### [TASK REQUIREMENTS]
The required output consists solely of the lines from the one containing "0.81), 0.35, sheen=0.4)" down to the one containing "bpy.data.objects.remove(obj)", both included, each quoted exactly.
## BEGIN INPUT FOR THIS TASK
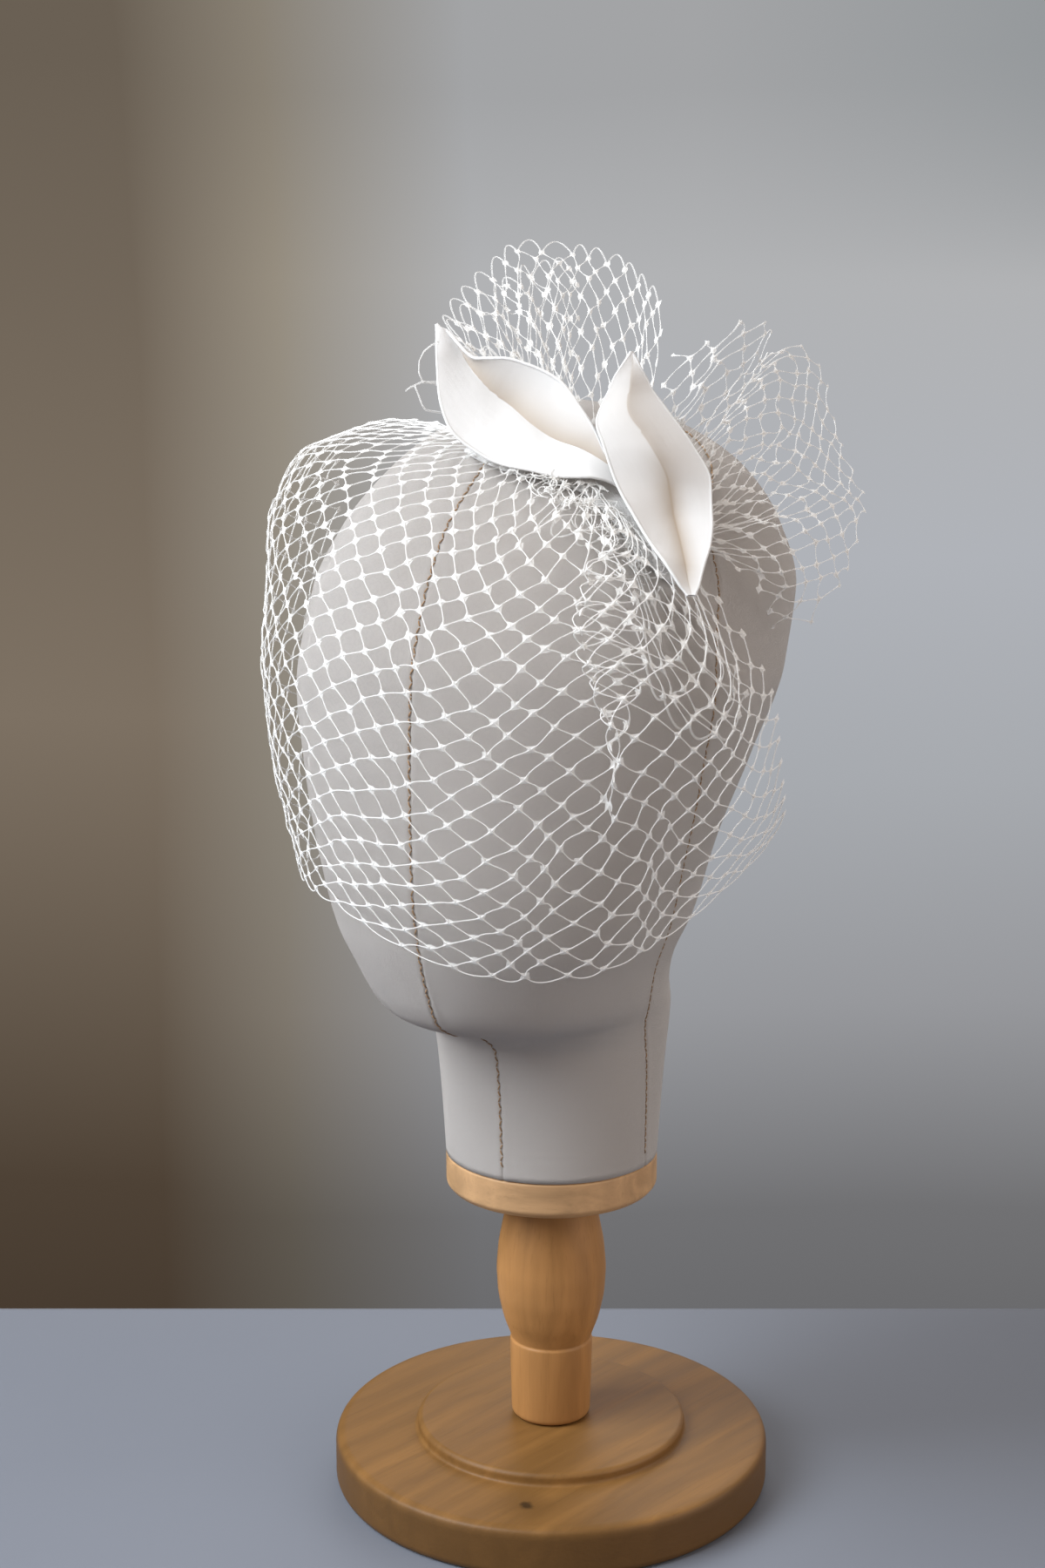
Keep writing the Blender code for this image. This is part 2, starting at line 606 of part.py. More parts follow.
def build():
    clear_scene()
    group = collection()
    wood = material("wood", (0.58, 0.36, 0.17), 0.5)
    linen = material("linen", (0.74, 0.72, 0.69), 0.9, sheen=0.2)
    net = material("net", (0.86, 0.86, 0.84), 0.6)
    satin = material("satin", (0.88, 0.86, 0.81), 0.35, sheen=0.4)
    cloth = material("pad_cloth", (0.8, 0.77, 0.7), 0.8)
    add_turned(group, "stand_base", BASE_PROFILE, wood)
    add_turned(group, "stand_post", POST_PROFILE, wood)
    add_turned(group, "neck_plate", PLATE_PROFILE, wood)
    make_head(group, linen)
    make_pad(group, cloth)
    make_veil(group, net)
    make_frill(group, net)
    make_ruffle(group, "ruffle_top", TOP_RUFFLE, 9, 1.4, 50, net)
    make_ruffle(group, "ruffle_side", SIDE_RUFFLE, 10, 1.2, 56, net)
    add_sheet(group, "leaf_left", leaf_surface(LEAF_LEFT), LEAF_WALL, satin)
    add_sheet(group, "leaf_right", leaf_surface(LEAF_RIGHT), LEAF_WALL, satin)


build()
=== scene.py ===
"""A birdcage veil on a linen-covered display head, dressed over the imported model.

The net, ruffles, leaves, pad, head and stand are surfaces worked out as whole arrays from the same tables
as the solids. Sizes in the tables are millimetres and degrees. The face looks along -Y, the wearer's left
is +X, and the origin is the middle of the foot's underside.
"""

import bpy
import numpy as np
from bpy.props import FloatProperty, FloatVectorProperty, IntProperty, PointerProperty
from bpy.types import Operator, Panel, PropertyGroup
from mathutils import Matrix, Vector


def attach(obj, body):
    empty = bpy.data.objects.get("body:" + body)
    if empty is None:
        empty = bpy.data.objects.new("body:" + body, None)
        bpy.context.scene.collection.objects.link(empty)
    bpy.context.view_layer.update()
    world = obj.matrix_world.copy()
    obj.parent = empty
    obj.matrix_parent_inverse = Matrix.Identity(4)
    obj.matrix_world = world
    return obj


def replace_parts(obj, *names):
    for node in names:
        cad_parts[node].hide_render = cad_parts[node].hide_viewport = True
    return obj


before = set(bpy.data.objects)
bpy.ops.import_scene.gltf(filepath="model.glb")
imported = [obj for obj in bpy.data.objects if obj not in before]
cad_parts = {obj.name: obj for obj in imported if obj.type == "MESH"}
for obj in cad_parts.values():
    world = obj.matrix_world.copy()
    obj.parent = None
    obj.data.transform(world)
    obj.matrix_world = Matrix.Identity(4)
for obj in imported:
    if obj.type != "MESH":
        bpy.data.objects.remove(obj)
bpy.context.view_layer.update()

bl_info = {
    "name": "Birdcage veil on a display head",
    "version": (1, 0, 0),
    "blender": (4, 5, 0),
    "location": "3D View > Sidebar > Veil",
    "description": "Builds the veil's net, ruffles and satin leaves, the linen head and the turned wooden stand",
    "category": "Add Mesh",
}

MM = 0.001
SEED = 11

# Sizes that the other pieces follow, in millimetres.
SEAT_GAP = 0.3
BASE_RADIUS = 80.0
BASE_THICKNESS = 18.0
DAIS_RADIUS = 49.5
DAIS_THICKNESS = 4.5
PLATE_RADIUS = 38.4
PLATE_BOTTOM = 112.0
PLATE_TOP = 125.0
NET_WALL = 1.0
RUFFLE_WALL = 1.0
LEAF_WALL = 1.2
PAD_THICKNESS = 1.8
PAD_FRONT = 3.0

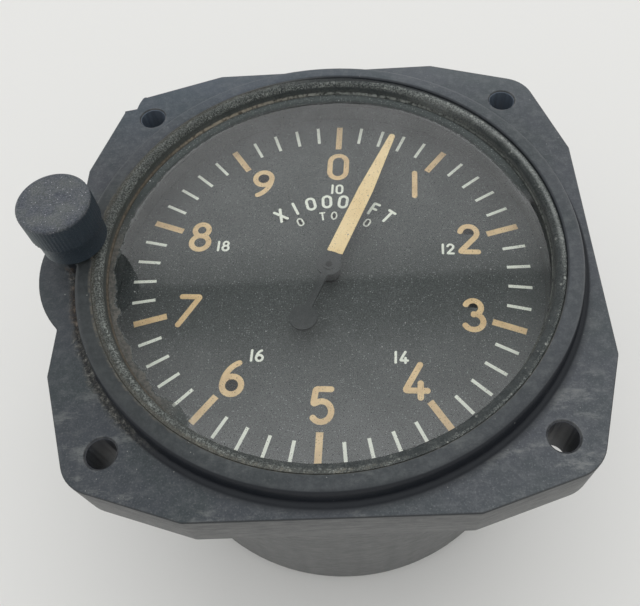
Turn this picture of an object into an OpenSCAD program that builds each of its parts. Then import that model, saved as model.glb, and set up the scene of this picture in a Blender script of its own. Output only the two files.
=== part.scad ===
// Single-hand aneroid altimeter that hangs behind a panel by its square flange.
// Millimetres. Origin at the centre of the flange's front face, +Z out of the dial,
// +Y the case's twelve o'clock and +X its three o'clock.

/* [Case] */
// Width of the flange across its flats
flange_w = 82.5; // [81.5:0.25:90]
// Straight stretch in the middle of each flange side
flange_side = 39; // [32:0.5:44]
// Thickness of the flange
flange_t = 9.5; // [8:0.25:12]
// Radius of the metal round each panel screw hole
lug_r = 5.7; // [4:0.1:7]
// Distance between panel screw holes along a side
bolt_spacing = 62.87; // [60:0.01:66]
// Diameter of the panel screw holes
bolt_hole_d = 4.3; // [3.6:0.1:5]
// Diameter of the round body behind the flange
body_d = 77.6; // [74:0.2:78.4]
// Wall of the round body
body_wall = 2.9; // [2:0.1:3.6]
// From the flange's front face to the rear face
case_len = 57.15; // [54:0.25:75]
// Thickness of the rear wall
rear_wall = 3; // [2.8:0.1:4]
// Rounding of the body's rear edge
rear_round = 1.5; // [0.5:0.1:2]
// Height of the round boss that fills the panel's cut-out
boss_h = 3; // [2.4:0.1:5]
// Flat land of the boss outside the glass seat
boss_land = 2.65; // [2.2:0.05:3]
// Hollow curve at the boss's foot
boss_cove = 0.8; // [0.4:0.1:1]
// Depth of the lobe that carries the knob
lobe_t = 12.5; // [11.5:0.25:16]
// Radius of the lobe
lobe_r = 16.6; // [14:0.1:18]
// Metal outside the pinion's pocket
lobe_wall = 1.3; // [1:0.1:4]

/* [Glass and ring] */
// Height of the retaining ring
ring_h = 2.7; // [1.8:0.1:3]
// Width of the retaining ring
ring_w = 1.75; // [1.4:0.05:2.4]
// Thickness of the glass
glass_t = 2.4; // [1.5:0.1:2.6]
// Thickness of the gasket under the glass
gasket_t = 0.8; // [0.5:0.1:1]
// Height of the spacer ring between gasket and case shoulder
spacer_h = 2.95; // [2.7:0.05:4]
// Width of the ledge on which the spacer ring stands
seat_ledge = 0.45; // [0.3:0.05:0.6]

/* [Dial and its drive] */
// Thickness of the dial
dial_t = 0.8; // [0.5:0.1:1.2]
// Thickness of the toothed dial wheel
dial_wheel_t = 1.5; // [1:0.1:2]
// Module of the dial wheel and the knob's pinion
dial_module = 0.5; // [0.4:0.1:0.6]
// Teeth of the knob's pinion
knob_teeth = 18; // [14:1:20]
// Hole in the middle of the dial
dial_hole_d = 3.2; // [2.4:0.1:4]
// Outside diameter of the tube on which the dial wheel turns
pivot_tube_d = 6; // [5:0.1:8]

/* [Knob] */
// Diameter of the knob's ribbed head
knob_d = 11.1; // [9:0.1:12]
// Height of the ribbed head
knob_head_h = 5; // [4:0.1:8]
// Height of the smooth collar under the head
knob_collar_h = 4.4; // [2:0.1:5]
// Number of ribs round the head
knob_ribs = 60; // [40:2:72]
// Where the knob's axis lies above the nine o'clock line
knob_lift = 2.5; // [0:0.1:4]
// Diameter of the knob's shaft
knob_shaft_d = 2.5; // [2:0.1:2.8]
// Wall of the bushing round the shaft
bushing_wall = 0.8; // [0.5:0.05:0.9]

/* [Pointer] */
// From the staff to the pointer's tip
pointer_len = 29.9; // [24:0.1:32]
// Widest part of the pointer
pointer_w = 2.6; // [2:0.1:3.4]
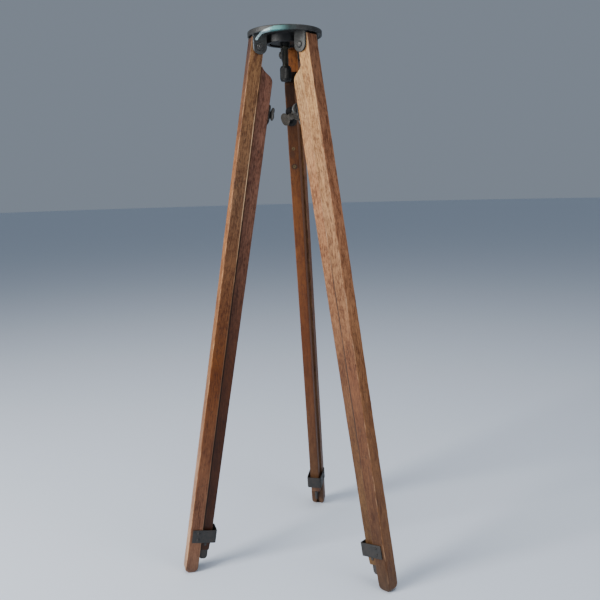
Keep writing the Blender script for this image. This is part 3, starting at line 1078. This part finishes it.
## END INPUT FOR THIS TASK
### [EXERCISE RESULT]
    satin = material("satin", (0.88, 0.86, 0.81), 0.35, sheen=0.4)
    cloth = material("pad_cloth", (0.8, 0.77, 0.7), 0.8)
    add_turned(group, "stand_base", BASE_PROFILE, wood)
    add_turned(group, "stand_post", POST_PROFILE, wood)
    add_turned(group, "neck_plate", PLATE_PROFILE, wood)
    make_head(group, linen)
    make_pad(group, cloth)
    make_veil(group, net)
    make_frill(group, net)
    make_ruffle(group, "ruffle_top", TOP_RUFFLE, 9, 1.4, 50, net)
    make_ruffle(group, "ruffle_side", SIDE_RUFFLE, 10, 1.2, 56, net)
    add_sheet(group, "leaf_left", leaf_surface(LEAF_LEFT), LEAF_WALL, satin)
    add_sheet(group, "leaf_right", leaf_surface(LEAF_RIGHT), LEAF_WALL, satin)


build()
=== scene.py ===
"""A birdcage veil on a linen-covered display head, dressed over the imported model.

The net, ruffles, leaves, pad, head and stand are surfaces worked out as whole arrays from the same tables
as the solids. Sizes in the tables are millimetres and degrees. The face looks along -Y, the wearer's left
is +X, and the origin is the middle of the foot's underside.
"""

import bpy
import numpy as np
from bpy.props import FloatProperty, FloatVectorProperty, IntProperty, PointerProperty
from bpy.types import Operator, Panel, PropertyGroup
from mathutils import Matrix, Vector


def attach(obj, body):
    empty = bpy.data.objects.get("body:" + body)
    if empty is None:
        empty = bpy.data.objects.new("body:" + body, None)
        bpy.context.scene.collection.objects.link(empty)
    bpy.context.view_layer.update()
    world = obj.matrix_world.copy()
    obj.parent = empty
    obj.matrix_parent_inverse = Matrix.Identity(4)
    obj.matrix_world = world
    return obj


def replace_parts(obj, *names):
    for node in names:
        cad_parts[node].hide_render = cad_parts[node].hide_viewport = True
    return obj


before = set(bpy.data.objects)
bpy.ops.import_scene.gltf(filepath="model.glb")
imported = [obj for obj in bpy.data.objects if obj not in before]
cad_parts = {obj.name: obj for obj in imported if obj.type == "MESH"}
for obj in cad_parts.values():
    world = obj.matrix_world.copy()
    obj.parent = None
    obj.data.transform(world)
    obj.matrix_world = Matrix.Identity(4)
for obj in imported:
    if obj.type != "MESH":
        bpy.data.objects.remove(obj)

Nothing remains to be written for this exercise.